The comforting thing is that I’ve known a few babies in my day.  A couple of my own, and a slew of others.  And the answer is, thank the gods, that perfect basketball bellies still hold babies.  Babies can be compared too, but rest assured they’re all going to have a great deal in common.

Unless you manage to avoid touching it for two years or so, at some point or another a baby will throw up on you.  Probably in public.  It may look vaguely like something you just fed them, or it may be exactly what you just fed them, returned to your t shirt in its original, untouched form.

Even if you’re some sort of diapering wizard, in all likelihood you will experience at least one diaper failure as a parent.  Because of its highly unpleasant nature it’s not necessary to go into detail here, but every parent will have an experience, nearly impossible to erase from the memory, involving unthinkable substances and the upending of all accepted rules on logic and gravity.  Your definition of gross will become unrecognizable from the one you held onto in your previous life.

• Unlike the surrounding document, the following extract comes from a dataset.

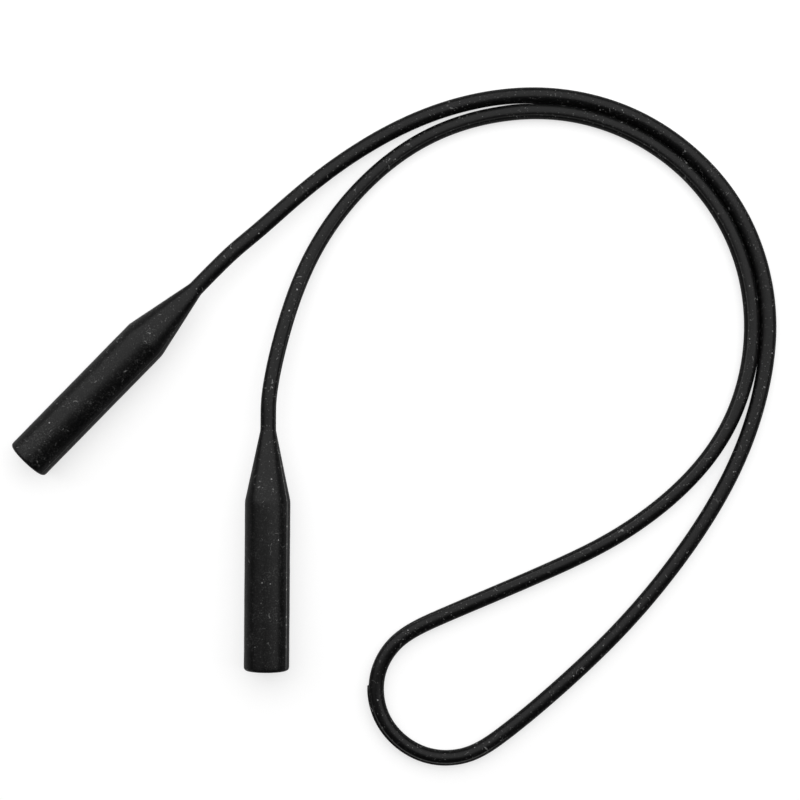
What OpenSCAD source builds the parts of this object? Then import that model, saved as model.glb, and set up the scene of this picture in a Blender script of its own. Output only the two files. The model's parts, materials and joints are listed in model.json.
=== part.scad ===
// Eyeglass retainer strap: a round silicone cord with a hollow sleeve moulded on each end.
// It lies on a table, doubled over, with both sleeves on the same side. Z = 0 is the table.
// The origin is midway between the two sleeves. Headings are measured from +X towards +Y,
// and a sleeve's heading points from its mouth to its cord.

/* [Cord] */
// Diameter of the cord
cord_d = 3; // [2.4:0.1:3]

/* [Sleeves] */
// Outer diameter of a sleeve
sleeve_d = 9; // [7.5:0.5:10]
// Length of a sleeve's straight part, from its mouth to its cone
barrel_l = 33.5; // [26:0.5:36]
// Length of the cone that joins the straight part to the cord
cone_l = 14; // [10:0.5:16]
// Length of the stub of cord that stays in line with the sleeve
stub_l = 4; // [3:0.5:5]
// Diameter of the socket that holds the temple of the glasses
socket_d = 4.4; // [3.6:0.2:5]
// Depth of the socket, from the mouth to its flat bottom
socket_depth = 38; // [25:0.5:40]
// Radius of the rounded outer edge of the mouth
mouth_r = 0.7; // [0.4:0.1:1.4]
// Radius of the rounded inner edge of the mouth
lip_r = 0.4; // [0.2:0.1:0.6]

/* [Layout] */
// X of the left sleeve's small end, where its cone meets the cord
left_x = 8.3; // [8:0.1:9.4]
// Y of the left sleeve's small end
left_y = 35.6; // [35:0.1:36.6]
// Heading of the left sleeve, in degrees
left_heading = 46; // [44:0.5:48]
// X of the right sleeve's small end
right_x = 22.9; // [22.4:0.1:23.6]
// Y of the right sleeve's small end
right_y = 7.8; // [7:0.1:8]
// Heading of the right sleeve, in degrees
right_heading = 90; // [88:0.5:92]

/* [Hidden] */

$fn = 64;
SIDES = 8;           // sides of the cord's tube
RINGS_PER_STEP = 2;  // rings from one route point to the next
NECK_STEPS = 1.5;    // route steps at each end that belong to the neck, which flexes
ARC_STEPS = 6;       // straight steps in each rounded edge of the mouth

cord_r = cord_d / 2;
sleeve_r = sleeve_d / 2;
socket_r = socket_d / 2;
sleeve_l = barrel_l + cone_l;
lift_h = sleeve_r - cord_r;  // the cord leaves a sleeve this much higher than it lies

function along(heading) = [cos(heading), sin(heading)];
function stub_end(x, y, heading) = let (p = [x, y] + stub_l * along(heading)) [p[0], p[1], 1];

// The cord's route, as [x, y, lift]. A lift of 0 is on the table, and 1 is level with a sleeve's axis.
route = [
    stub_end(left_x, left_y, left_heading),
    [16, 43.5, 1], [21, 47.5, 0.75], [31.5, 57.5, 0.35], [45, 67, 0], [60, 73.5, 0],
    [78, 76, 0], [96.5, 71.5, 0], [111.5, 60, 0], [120, 46, 0], [123.5, 28.5, 0],
    [119.5, 9, 0], [112.5, -6, 0], [103, -20, 0], [92, -33, 0], [78.5, -45.5, 0],
    [70, -52.5, 0], [63, -57.5, 0], [53.5, -57.5, 0], [45.5, -51, 0], [43.7, -41.5, 0],
    [48, -33.5, 0], [56.5, -29.5, 0], [67, -25, 0], [78.5, -20, 0], [93.5, -13, 0],
    [108.5, -1, 0], [117.5, 13.5, 0], [120, 31.5, 0], [115.5, 48.5, 0], [104.5, 62.5, 0],
    [88.5, 71, 0], [71.5, 72.5, 0], [53.5, 67.5, 0], [39.5, 56, 0], [30, 42, 0.2],
    [25, 26, 0.75], [23, 15.5, 1],
    stub_end(right_x, right_y, right_heading)
];
last = len(route) - 1;

// A smooth curve (uniform cubic B-spline) that the route's points pull along. t counts route points.
function route_point(i) =
    i < 0 ? 2 * route[0] - route[1]
    : i > last ? 2 * route[last] - route[last - 1]
    : route[i];

function spot(t) =
    let (i = min(floor(t), last - 1), u = t - i)
    ((1 - u) ^ 3 * route_point(i - 1)
     + (3 * u ^ 3 - 6 * u ^ 2 + 4) * route_point(i)
     + (-3 * u ^ 3 + 3 * u ^ 2 + 3 * u + 1) * route_point(i + 1)
     + u ^ 3 * route_point(i + 2)) / 6;

function centre(t) = let (p = spot(t)) [p[0], p[1], cord_r + lift_h * p[2]];

// The cord's direction. At both ends it is the sleeve's own axis, so that the faces meet flat.
function forward(t) =
    t <= 0 ? [cos(left_heading), sin(left_heading), 0]
    : t >= last ? -[cos(right_heading), sin(right_heading), 0]
    : let (d = centre(min(t + 0.1, last)) - centre(max(t - 0.1, 0))) d / norm(d);

// One ring of the tube, with a flat side down so that the cord lies firmly
function ring(t) =
    let (
        f = forward(t),
        side = cross(f, [0, 0, 1]) / norm(cross(f, [0, 0, 1])),
        up = cross(side, f),
        corner_r = cord_r / cos(180 / SIDES)
    )
    [for (k = [0 : SIDES - 1])
        let (a = 360 * (k + 0.5) / SIDES)
        centre(t) + corner_r * (cos(a) * side + sin(a) * up)];

// A closed tube along the route from t0 to t1
module tube(t0, t1) {
    steps = round((t1 - t0) * RINGS_PER_STEP);
    rings = [for (i = [0 : steps]) ring(t0 + (t1 - t0) * i / steps)];
    polyhedron(
        points = [for (r = rings) each r],
        faces = [
            [for (k = [0 : SIDES - 1]) k],
            for (i = [0 : steps - 1], k = [0 : SIDES - 1])
                let (a = i * SIDES + k, b = i * SIDES + (k + 1) % SIDES)
                each [[a, a + SIDES, b], [b, a + SIDES, b + SIDES]],
            [for (k = [SIDES - 1 : -1 : 0]) steps * SIDES + k]
        ]
    );
}

// Outline of a sleeve as [radius, distance from the mouth], with both edges of the mouth rounded
function sleeve_outline() = concat(
    [[0, lip_r]],
    [for (k = [0 : ARC_STEPS])
        let (a = 90 * k / ARC_STEPS)
        [socket_r + lip_r - lip_r * cos(a), lip_r - lip_r * sin(a)]],
    [for (k = [0 : ARC_STEPS])
        let (a = 90 * k / ARC_STEPS)
        [sleeve_r - mouth_r + mouth_r * sin(a), mouth_r - mouth_r * cos(a)]],
    [
        [sleeve_r, barrel_l],
        [cord_r, sleeve_l],
        [cord_r, sleeve_l + stub_l],
        [0, sleeve_l + stub_l]
    ]
);

// A sleeve lying on the table, with its small end at x, y
module sleeve(x, y, heading) {
    translate([x, y, sleeve_r])
        rotate([0, 0, heading])
            translate([-sleeve_l, 0, 0])
                rotate([0, 90, 0])
                    difference() {
                        rotate_extrude() polygon(sleeve_outline());
                        cylinder(r = socket_r, h = socket_depth);
                    }
}

module cord() {
    color([0.09, 0.09, 0.09]) tube(NECK_STEPS, last - NECK_STEPS);
}

module left_neck() {
    color([0.11, 0.11, 0.11]) tube(0, NECK_STEPS);
}

module left_sleeve() {
    color([0.13, 0.13, 0.13]) sleeve(left_x, left_y, left_heading);
}

module right_neck() {
    color([0.11, 0.11, 0.11]) tube(last - NECK_STEPS, last);
}

module right_sleeve() {
    color([0.13, 0.13, 0.13]) sleeve(right_x, right_y, right_heading);
}

cord();
left_neck();
left_sleeve();
right_neck();
right_sleeve();
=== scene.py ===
"""The looks of the eyeglass retainer strap: one black silicone moulding, doubled over on a pale table.

The strap is one long line. A station is a distance along that line in metres: 0 is the end of the left
sleeve's stub, the cord runs on to the end of the right sleeve's stub, and the sleeves lie beyond both of
them. Every piece is a stretch of the same line, so that neighbouring pieces meet ring for ring.
"""

import json
import math

import bpy
import numpy as np
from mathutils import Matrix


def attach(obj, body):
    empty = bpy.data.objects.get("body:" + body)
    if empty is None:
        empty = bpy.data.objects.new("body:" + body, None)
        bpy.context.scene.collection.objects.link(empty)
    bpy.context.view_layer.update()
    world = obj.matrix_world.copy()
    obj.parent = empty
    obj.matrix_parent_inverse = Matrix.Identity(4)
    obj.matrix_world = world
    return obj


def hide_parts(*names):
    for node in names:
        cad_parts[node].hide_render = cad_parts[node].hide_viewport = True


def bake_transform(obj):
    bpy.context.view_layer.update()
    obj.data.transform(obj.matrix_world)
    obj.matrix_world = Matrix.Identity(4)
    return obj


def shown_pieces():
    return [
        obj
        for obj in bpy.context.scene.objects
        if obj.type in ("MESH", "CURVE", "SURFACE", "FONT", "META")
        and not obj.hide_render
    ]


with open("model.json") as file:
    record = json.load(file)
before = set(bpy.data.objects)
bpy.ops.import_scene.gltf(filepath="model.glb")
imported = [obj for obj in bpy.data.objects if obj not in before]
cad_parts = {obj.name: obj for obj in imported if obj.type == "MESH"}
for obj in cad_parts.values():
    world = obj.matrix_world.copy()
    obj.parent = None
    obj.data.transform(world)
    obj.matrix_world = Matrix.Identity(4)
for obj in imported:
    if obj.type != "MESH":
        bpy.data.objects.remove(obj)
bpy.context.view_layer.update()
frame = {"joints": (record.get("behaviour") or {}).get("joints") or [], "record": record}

MM = 0.001
DEG = math.radians(1)


# ---------------------------------------------------------------- what the frame says

def joint_place(name):
    """A joint's pivot."""
    return np.array(next(j["pos_m"] for j in frame["joints"] if j["name"] == name))


def mount(name):
    return next(m for m in frame["record"]["mounts"] if m["name"] == name)


def unit(v):
    v = np.asarray(v, float)
    return v / np.linalg.norm(v, axis=-1, keepdims=True)


LEFT_END = joint_place("left_sleeve_swing")    # where the left sleeve's stub meets the cord
RIGHT_END = joint_place("right_sleeve_swing")
LEFT_OUT = unit(mount("left_socket")["axis"])  # out of the left sleeve's mouth
RIGHT_OUT = unit(mount("right_socket")["axis"])
SOCKET_R = mount("left_socket")["dims"]["r_mm"] * MM

# ---------------------------------------------------------------- driving sizes, as in the CAD source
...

And, it is a sure thing that you will begin casually saying things that in any other context would get you committed.  Things like, “We will not eat lotion again” and “If you put that in your nose, Santa will never bring you another Ewok.”  Ocassionally you will catch yourself and note the absurdity, but more often you will only feel relief that you got the message across before someone lost an eye.

Now that I think about it, the next time I’m at the pool, instead of enviously wondering why some women get to be so freaking darling during pregnancy, maybe I’ll offer one of them a compliment and a tall glass of lemonade.  She might need a few extra highlights when it’s all said and done.